Ann-Marie Illsley, acting associate pastor at Christ Congregational Church in Brockton, said her church partnered with its fellow United Church of Christ congregation in Stoughton, to stream Sunday services live on YouTube and on the church website. They’ve got a skeleton crew, she said, of musicians, technology specialists and pastors broadcasting the services from their sanctuary on Pleasant Street in Brockton.

“I think we want to do everything we can to make sure people are safe and we’re socially distant,” Illsley said. “What we want to avoid is that people become isolated.”

At Saint Thomas Aquinas, the Catholic church in Bridgewater, Sunday Mass is canceled, but parishioners are still coming in very small numbers for adoration of the Eucharist from 4 p.m. to 8 p.m. each day in the lower church on the basement level.
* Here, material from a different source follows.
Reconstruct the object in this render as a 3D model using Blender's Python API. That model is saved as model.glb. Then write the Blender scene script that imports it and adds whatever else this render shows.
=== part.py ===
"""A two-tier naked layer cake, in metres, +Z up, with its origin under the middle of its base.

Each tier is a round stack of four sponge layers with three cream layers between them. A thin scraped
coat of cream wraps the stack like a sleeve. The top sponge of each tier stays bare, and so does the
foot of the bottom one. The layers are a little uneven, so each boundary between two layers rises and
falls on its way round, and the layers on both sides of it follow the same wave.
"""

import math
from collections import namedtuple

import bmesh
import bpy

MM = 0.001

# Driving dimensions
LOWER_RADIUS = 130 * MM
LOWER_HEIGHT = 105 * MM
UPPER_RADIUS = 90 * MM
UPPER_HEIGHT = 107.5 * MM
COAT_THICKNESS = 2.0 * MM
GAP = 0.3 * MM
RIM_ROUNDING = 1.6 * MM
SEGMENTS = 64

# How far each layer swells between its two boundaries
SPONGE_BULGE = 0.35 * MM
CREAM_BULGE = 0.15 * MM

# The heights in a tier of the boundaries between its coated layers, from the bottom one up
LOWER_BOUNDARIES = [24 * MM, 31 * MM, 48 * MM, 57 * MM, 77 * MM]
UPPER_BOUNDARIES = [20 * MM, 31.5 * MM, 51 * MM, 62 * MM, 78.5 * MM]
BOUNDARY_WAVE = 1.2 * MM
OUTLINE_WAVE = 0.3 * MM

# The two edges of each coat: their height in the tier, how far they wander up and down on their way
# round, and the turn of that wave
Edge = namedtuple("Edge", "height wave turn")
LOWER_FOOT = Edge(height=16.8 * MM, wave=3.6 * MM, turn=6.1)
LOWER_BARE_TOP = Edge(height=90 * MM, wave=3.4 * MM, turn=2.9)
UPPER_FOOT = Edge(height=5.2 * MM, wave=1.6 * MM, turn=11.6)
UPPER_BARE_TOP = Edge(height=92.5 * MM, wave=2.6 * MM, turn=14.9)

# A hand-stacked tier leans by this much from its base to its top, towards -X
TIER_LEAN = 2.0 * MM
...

Aaron Durocher, pastoral assistant there, said parishioners are watching Sunday services broadcast on the CatholicTV Network. Father Bill Devine and the church’s parochial vicar, Father Jason Giombetti, have also been using the parish Facebook group to share recordings of reflections and prayers for the holy season of Lent.
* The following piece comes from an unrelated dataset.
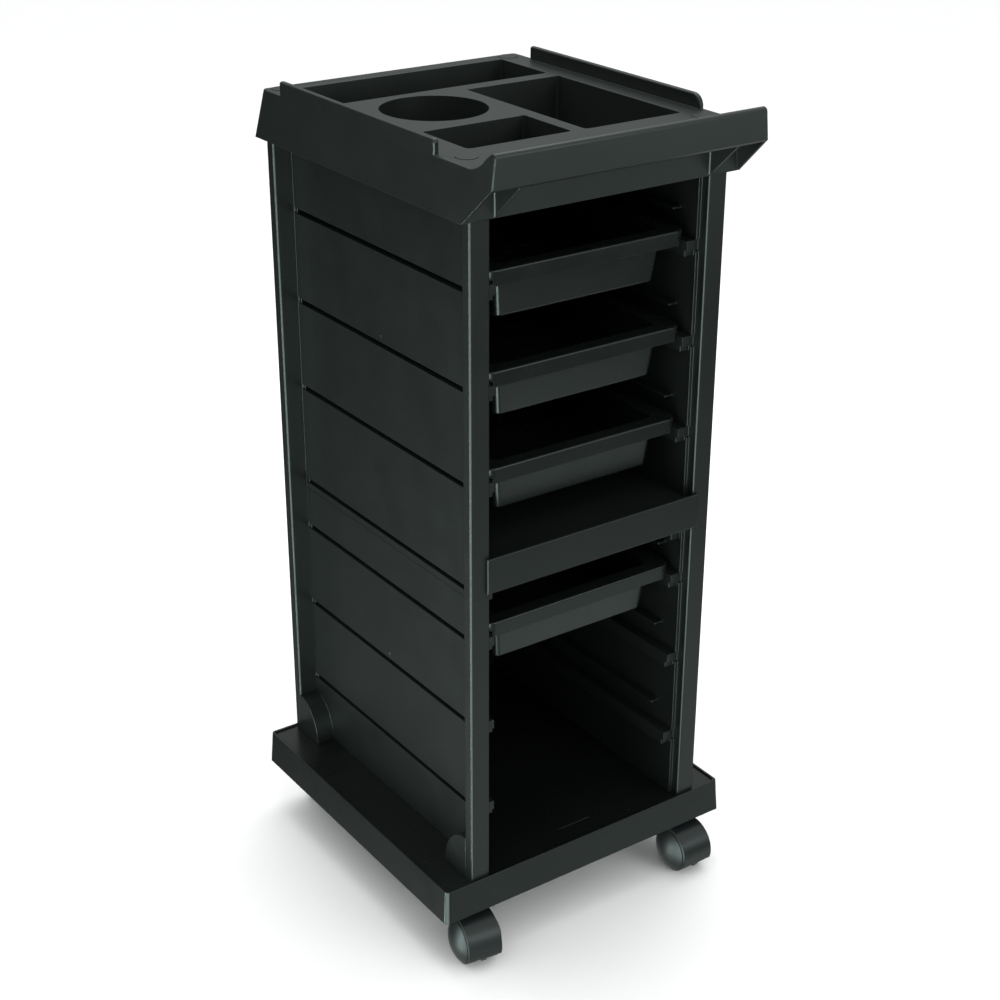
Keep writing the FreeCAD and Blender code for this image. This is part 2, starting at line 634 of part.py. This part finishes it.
def caster_hood():
    """A cover over both treads, a middle web that holds the axle, and the swivel hub."""
    c = AXLE_CENTRE
    cover = cylinder(HOOD_R, 2 * TREAD_OUT, c + Vector(-TREAD_OUT, 0, 0), X_AXIS)
    cover = cover.cut(cylinder(HOOD_IN_R, 60, c + Vector(-30, 0, 0), X_AXIS))
    cover = cover.common(box(-30, 30, c.y - 30, 4.5, 15, 60))
    web = cylinder(HOOD_R - 0.5, 5, c + Vector(-2.5, 0, 0), X_AXIS)
    web = web.common(box(-30, 30, c.y - 30, 12, 9, 60))
    hub = cylinder(TREAD_IN - 0.5, 24, Vector(0, 0, 31))
    cap = cylinder(11, 8, Vector(0, 0, 50.6))
    cap = cap.cut(cylinder(HOOD_IN_R + 0.1, 60, c + Vector(-30, 0, 0), X_AXIS))
    hood = cover.multiFuse([web, hub, cap])
    bore = cylinder(SWIVEL_PIN_R + RUNNING, 30, Vector(0, 0, 32.6))
    axle_hole = cylinder(AXLE_R + RUNNING, 40, c + Vector(-20, 0, 0), X_AXIS)
    return hood.cut(bore).cut(axle_hole)


def caster_axle():
    return cylinder(AXLE_R, 42, AXLE_CENTRE + Vector(-21, 0, 0), X_AXIS)


def caster_wheel(side):
    """One wheel turned about the axle: tread, groove, domed outer face, hollow inner face."""
    rim = Vector(TREAD_OUT, 0, WHEEL_R)
    dome_edge = WHEEL_R - 2.2
    points = [Vector(TREAD_IN, 0, AXLE_R + RUNNING), Vector(TREAD_IN, 0, 8), Vector(11, 0, 8),
              Vector(11, 0, 21), Vector(TREAD_IN, 0, 21), Vector(TREAD_IN, 0, WHEEL_R - 1),
              Vector(TREAD_IN + 1, 0, WHEEL_R), rim - Vector(1.2, 0, 0), rim - Vector(0, 0, 1.2),
              Vector(TREAD_OUT, 0, dome_edge), Vector(TREAD_OUT + 0.8, 0, dome_edge)]
    edges = [Part.makeLine(a, b) for a, b in zip(points, points[1:])]
    rise = DOME_OUT - points[-1].x
    dome_r = (rise ** 2 + dome_edge ** 2) / (2 * rise)
    half_angle = math.asin(dome_edge / dome_r) / 2
    dome_middle = Vector(DOME_OUT - dome_r * (1 - math.cos(half_angle)), 0, dome_r * math.sin(half_angle))
    dome_end = Vector(DOME_OUT, 0, 0)
    edges.append(Part.Arc(points[-1], dome_middle, dome_end).toShape())
    bore_end = 21.4
    tail = [dome_end, Vector(bore_end, 0, 0), Vector(bore_end, 0, AXLE_R + RUNNING), points[0]]
    edges += [Part.makeLine(a, b) for a, b in zip(tail, tail[1:])]
    wheel = Part.Face(Part.Wire(edges)).revolve(Vector(0, 0, 0), X_AXIS, 360)
    wheel.translate(AXLE_CENTRE)
    return wheel if side > 0 else mirrored(wheel)


def place_caster(shape, corner):
    x, y, turn = CASTERS[corner]
    placed = shape.copy()
    placed.rotate(Vector(0, 0, 0), Z_AXIS, turn)
    placed.translate(Vector(x, y, 0))
    return placed


# ---------------------------------------------------------------- fasteners

def placed_screw(length, place, head_points):
    s = screw(length)
    if head_points == "down":
        s.rotate(Vector(0, 0, 0), X_AXIS, 180)
    if head_points == "back":
        s.rotate(Vector(0, 0, 0), X_AXIS, -90)
    s.translate(place)
    return s


def tray_screws():
    places = [Vector(sx * x, y, PANEL_TOP + 6) for x, y in TRAY_SCREW_PLACES for sx in (-1, 1)]
    return [placed_screw(TRAY_SCREW_LENGTH, place, "up") for place in places]


def tray_screw_caps():
    """Flat round caps in the corners of the tray, with a stalk in the screw's well."""
    caps = []
    for x, y in TRAY_SCREW_PLACES:
        for sx in (-1, 1):
            cap = cylinder(10, 1.4, Vector(sx * x, y, TRAY_TOP - 0.9))
            cap = rounded(cap, 0.4, lambda b: at_height(b, TRAY_TOP + 0.5))
            stalk = cylinder(SCREW_HEAD_R + 0.4, 8, Vector(sx * x, y, TRAY_TOP - 8.5))
            caps.append(cap.fuse(stalk).removeSplitter())
    return caps


def base_screws():
    seat = DECK_TOP - PLATE
    return [placed_screw(17, Vector(sx * x, y, seat), "down") for x, y in BASE_SCREW_PLACES for sx in (-1, 1)]


def shelf_screws():
    seat = SHELF_LEVEL + LEDGE_ABOVE_SLOT - WALL
    places = [Vector(sx * SHELF_SCREW_X, y, seat) for y in SHELF_SCREW_Y for sx in (-1, 1)]
    return [placed_screw(14, place, "down") for place in places]


def back_panel_screws():
    heights = BACK_SCREW_HEIGHTS["lower"] + BACK_SCREW_HEIGHTS["upper"]
    return [placed_screw(9.6, Vector(sx * BACK_SCREW_X, 178, z), "back") for z in heights for sx in (-1, 1)]


# ---------------------------------------------------------------- export

def main():
    os.makedirs("parts", exist_ok=True)
    save("base_deck", base_deck())
    for name, make in (("lower", side_frame_lower), ("upper", side_frame_upper)):
        frame = make()
        save(f"side_frame_{name}_left", frame)
        save(f"side_frame_{name}_right", mirrored(frame))
        save(f"back_panel_{name}", back_panel(name))
    save("mid_shelf", mid_shelf())
    save("top_tray", top_tray())
    for number, level in enumerate(DRAWER_LEVELS, start=1):
        save(f"drawer_{number}", drawer(level))
    pieces = {
        "stem": caster_stem(),
        "hood": caster_hood(),
        "axle": caster_axle(),
        "wheel_left": caster_wheel(-1),
        "wheel_right": caster_wheel(1),
    }
    for corner in CASTERS:
        for piece, shape in pieces.items():
            save(f"caster_{corner}_{piece}", place_caster(shape, corner))
    save("caster_grip_rings", Part.makeCompound([place_caster(grip_ring(), c) for c in CASTERS]))
    save("tray_screws", Part.makeCompound(tray_screws()))
    save("tray_screw_caps", Part.makeCompound(tray_screw_caps()))
    save("base_screws", Part.makeCompound(base_screws()))
    save("shelf_screws", Part.makeCompound(shelf_screws()))
    save("back_panel_screws", Part.makeCompound(back_panel_screws()))


main()
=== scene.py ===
import json
import math

import bmesh
import bpy
from mathutils import Euler, Matrix, Vector


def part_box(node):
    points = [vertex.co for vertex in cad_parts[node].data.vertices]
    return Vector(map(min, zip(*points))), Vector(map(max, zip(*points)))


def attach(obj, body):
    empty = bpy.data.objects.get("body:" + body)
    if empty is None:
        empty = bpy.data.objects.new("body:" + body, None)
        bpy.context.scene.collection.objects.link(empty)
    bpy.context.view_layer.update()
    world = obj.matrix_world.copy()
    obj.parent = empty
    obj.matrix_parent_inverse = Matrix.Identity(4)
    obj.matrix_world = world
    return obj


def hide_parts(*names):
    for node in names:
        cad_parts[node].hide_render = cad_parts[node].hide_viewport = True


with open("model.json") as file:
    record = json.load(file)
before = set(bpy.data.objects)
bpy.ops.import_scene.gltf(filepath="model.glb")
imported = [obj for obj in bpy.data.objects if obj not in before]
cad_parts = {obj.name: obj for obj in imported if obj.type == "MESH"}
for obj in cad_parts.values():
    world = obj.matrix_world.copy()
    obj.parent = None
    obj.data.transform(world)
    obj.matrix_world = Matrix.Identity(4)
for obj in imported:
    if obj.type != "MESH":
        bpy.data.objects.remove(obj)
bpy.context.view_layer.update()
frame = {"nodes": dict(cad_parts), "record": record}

NODES = frame["nodes"]
BODY_OF = {n: b for b, ns in frame["record"]["behaviour"]["bodies"].items() for n in ns}
SLOT_OF = {s["node"]: s["material_slot"] for s in frame["record"]["subparts"]}
CORNERS = ("front_left", "front_right", "rear_left", "rear_right")
MM = 0.001


# ---------------------------------------------------------------- camera, floor and light

CAMERA_TARGET = Vector((0.0, 0.0, 0.4264))
CAMERA_DISTANCE = 1.922
CAMERA_AZIMUTH = -35.08
CAMERA_ELEVATION = 25.25
CAMERA_ROLL = 0.186
CAMERA_LENS = 65.86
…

“This is sort of unprecedented,” Durocher said. “It’s really challenging for the faithful. … We’re trying to nourish the laity as much as we can spiritually by keeping the church open and providing Eucharistic adoration daily. … We’re recording a video reflection for them to watch while at home. It’s a way to stay connected within the faith community. It’s a way to be nourished on a certain level. It doesn’t go as deep as receiving the Eucharist personally, but it is nourishing to hear from our local spiritual leaders.”